The Sunday Independent has previously been refused a request for a copy of the letter from Mr Trichet by the Department of Finance on "confidentiality grounds".
In turn, the ECB has also refused to release the letter.
In its explanation to an Irish journalist earlier this year for refusing to release it, ECB boss Mario Draghi said: "The letter. . . is a strictly confidential communication between the ECB president and the Irish Minister of Finance and concerns measures addressing the extraordinarily severe and difficult situation of the Irish financial sector."
However, since the issue has been raised in recent weeks by UCD economists Karl Whelan and Colm McCarthy, pressure has been building for its release.
Last Wednesday on TV3, Communications Minister Pat Rabbitte said he was "unaware" of the existence of this letter before now, but agreed in principle that it should be made public.

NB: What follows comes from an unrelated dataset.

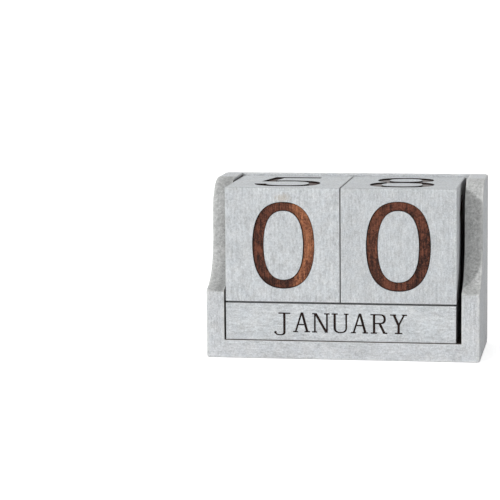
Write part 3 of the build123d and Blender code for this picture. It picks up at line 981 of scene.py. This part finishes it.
def nail_sizes(nails, material, length):
    """The inputs of the nails' tree."""
    return {
        "Head Radius": nails.head_radius, "Head Height": nails.head_height,
        "Shank Radius": nails.shank_radius, "Length": length, "Sink": nails.sink,
        "Material": material,
    }


# ---------------------------------------------------------------------------------------------
# Blocks
# ---------------------------------------------------------------------------------------------

BURNT = 1  # place of the cut figures' material, after the paint
NUMERAL_DEPTH = 0.8 * MM  # of the model's cuts in the cubes
LETTER_DEPTH = 0.5 * MM  # and in the bars


def block_tree():
    """A block with rounded edges that are worn more in some spots than in others."""
    tree, graph, given = new_geometry("worn_block", {
        "Vector": ("Size", "Centre"),
        "Int": ("Cells X", "Cells Y", "Cells Z"),
        "Float": ("Edge Round", "Wear", "Wear Length", "Edge Zone", "Seed"),
        "Material": ("Material",),
    })
    raw = graph.add("GeometryNodeMeshCube", {}, {
        "Size": given["Size"], "Vertices X": given["Cells X"] + 1,
        "Vertices Y": given["Cells Y"] + 1, "Vertices Z": given["Cells Z"] + 1}, "Mesh")
    half = given["Size"] * 0.5
    share = graph.add("GeometryNodeInputPosition") / half
    spread = share * (2 - abs(share)) * half  # rows crowd towards the edges
    spot = (spread + given["Centre"]) / given["Wear Length"] + given["Seed"]
    rough = graph.noise(spot, 1.0, 3, 0.6).ease(0.35, 0.75)
    radius = given["Edge Round"] * (1 + given["Wear"] * rough)
    inner = half - radius
    core = spread.most(-inner).least(inner)
    away = (spread - core).direction()
    inside = half - abs(spread)  # distances to the three pairs of faces
    distances = [inside.part(axis) for axis in "XYZ"]
    nearest = distances[0].least(distances[1]).least(distances[2])
    furthest = distances[0].most(distances[1]).most(distances[2])
    to_edge = distances[0] + distances[1] + distances[2] - nearest - furthest
    marked = graph.add("GeometryNodeStoreNamedAttribute", {"data_type": "FLOAT"}, {
        "Geometry": raw, "Name": "edge", "Value": to_edge.ease(given["Edge Zone"], 0.0)})
    placed = graph.add("GeometryNodeSetPosition", {}, {
        "Geometry": marked, "Position": core + away * radius + given["Centre"]})
    end_geometry(graph, placed, given["Material"])
    return tree


def model_copy(node):
    """A closed copy of a node's mesh from the model."""
    bm = merged(node)
    bm.verts.index_update()
    faces = [[vert.index for vert in face.verts] for face in bm.faces]
    mesh = bpy.data.meshes.new(node + "_copy")
    mesh.from_pydata([vert.co for vert in bm.verts], [], faces)
    bm.free()
    return mesh


def char_and_shade_rims(mesh, low, high, depth, rim):
    """Mark the walls of the cut figures as burnt dark, which also paints their shade, and a rim of
    their floors beside the walls.
    """
    bm = bmesh.new()
    bm.from_mesh(mesh)
    layer = bm.verts.layers.float.new("char")
    centre, half = (low + high) / 2, (high - low) / 2
    floors = []
    for face in bm.faces:
        if face.material_index != BURNT:
            continue
        for vert in face.verts:
            vert[layer] = 1.0
        axis = max(range(3), key=lambda i: abs(face.normal[i]))
        level = half[axis] - abs(face.calc_center_median()[axis] - centre[axis])
        if abs(face.normal[axis]) > 0.99 and abs(level - depth) < AT_FACE:
            floors.append(face)
    if rim:
        bmesh.ops.inset_region(
            bm, faces=floors, thickness=rim, use_boundary=True, use_even_offset=True)
        for face in floors:
            for vert in face.verts:
                vert[layer] = 0.0
    bm.to_mesh(mesh)
    bm.free()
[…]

Speaking this weekend, other senior Labour figures have joined the calls for the controversial letter to be made public, with many saying the pending banking inquiry is the "appropriate forum" for its release.
"We have been pushing very hard for the banking inquiry and it is precisely to allow information like this to come out.
"We are very keen that this comes out," said one senior Labour figure this weekend.
The letter was sent on November 19, 2010, from Mr Trichet to Mr Lenihan, just nine days before the white flag was finally hoisted.
In his last major interview before his death, Mr Lenihan told a BBC documentary that the ECB had threatened him both verbally and by correspondence about what would happen if he refused.
"Hell was at the gates," he said, and he made clear that the ECB believed that Ireland "needed to be nailed down".
According to Dr Alan Ahearne, Mr Lenihan's former adviser, Mr Trichet sent Mr Lenihan a letter outlining his deep unhappiness over the amount of money that the ECB was "pouring into Ireland".
"The letter landed in the department on the Friday afternoon/Friday evening.
"Mr Trichet was deeply unhappy about the level of funding from the ECB into Ireland.
"There was incredible pressure and he insisted Ireland would need to accept a bailout," he told the Sunday Independent.
"The ECB wanted to stuff the Irish banks with capital, overcapitalise them really, but it was clear that it would only happen if Ireland went into the bailout facility," Dr Ahearne added.
But Mr Lenihan, on his last-ever day in Leinster House, told a small number of his Fianna Fail colleagues how forceful the threats from Mr Trichet were.
"Two weeks before he died, we sat for coffee, and he told me that on the Friday evening [three days] before Dermot Ahern made his infamous "fiction" remark, the ECB contacted him directly and threatened that if he did not request a bailout, they would cut off funding immediately to Ireland," former minister of state Billy Kelleher said.
Mr Kelleher also said this weekend that it was simply outrageous that an unelected official can behave in such a fashion with a sovereign government.
He has also called for the letter now to be released.